Hi,
On 2019-01-26 20:53:48 -0500, Tom Lane wrote:
> Recently, buildfarm member curculio has started to show a semi-repeatable
> failure in src/test/recovery/t/013_crash_restart.pl:
>
> # aborting wait: program died
> # stream contents: >>psql:<stdin>:8: no connection to the server
> # psql:<stdin>:8: connection to server was lost
> # <<
> # pattern searched for: (?^m:server closed the connection unexpectedly)
>
> # Failed test 'psql query died successfully after SIGKILL'
> # at t/013_crash_restart.pl line 198.
>
> The message this test is looking for is what libpq reports upon getting
> EOF or ECONNRESET from a socket read attempt.
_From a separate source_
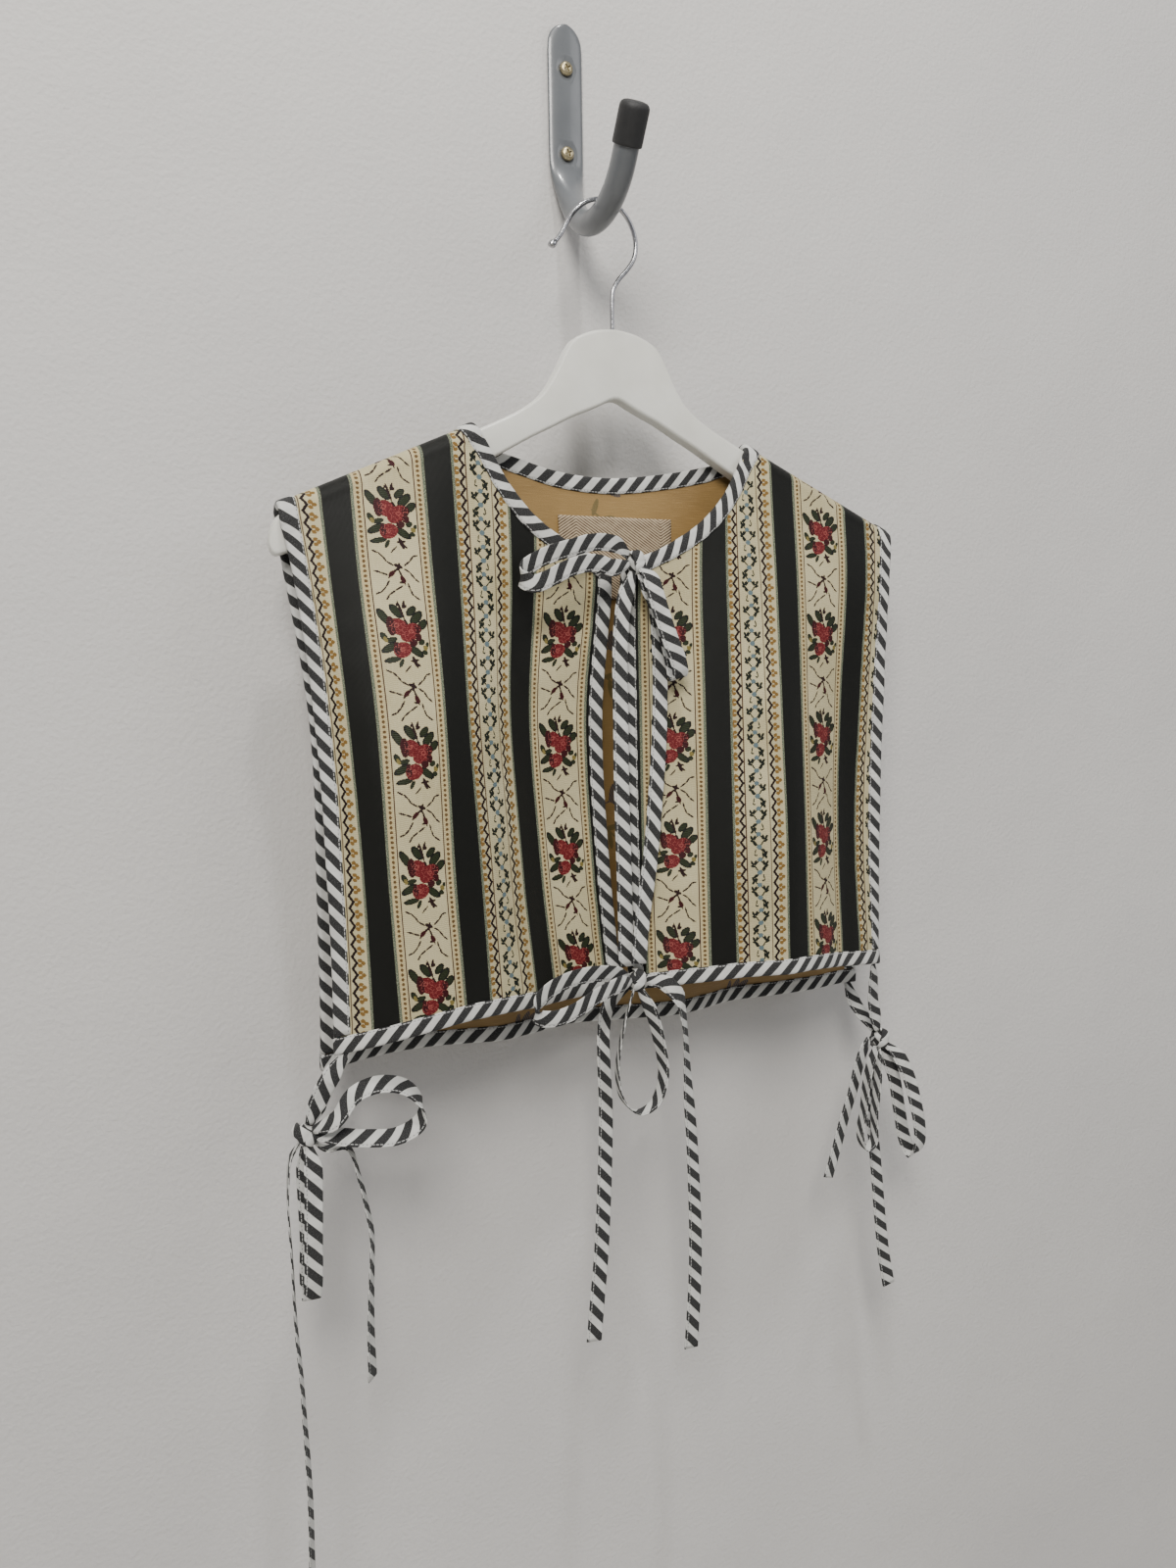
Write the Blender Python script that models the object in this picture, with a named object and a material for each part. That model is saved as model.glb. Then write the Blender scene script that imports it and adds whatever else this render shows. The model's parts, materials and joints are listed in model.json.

The message it's actually
> seeing is what libpq reports if it notices that the PQconn is *already*
> in CONNECTION_BAD state when it's trying to send a new query.
>
> I have no idea why we're seeing this in only one buildfarm member
> and only for the past week or so, as it doesn't appear that any
> related code has changed for months. (Perhaps something changed
> about curculio's host?)
I have no idea why it's just curculio, but I think I know why it only
started recently: Curculio doesn't appear to have tap tests enabled
before
https://buildfarm.postgresql.org/cgi-bin/show_log.pl?nm=curculio&dt=2019-01-17%2021%3A30%3A02
> just change the test script to accept either message as a successful
> result. I think that 4247db625 made such races more likely, but I
> don't believe it was impossible before.
Sounds right to me - do you want to do the honors or shall I?
> Another idea is to change libpq so that both these cases emit identical
> messages, but I don't really feel that that'd be an improvement. Also,
> since 4247db625 was back-patched, we'd have to back-patch the message
> change as well, which I like even less. People might be relying on
> seeing either message spelling in some situations.
Yea, I don't think that's the way to go.
Greetings,
Andres Freund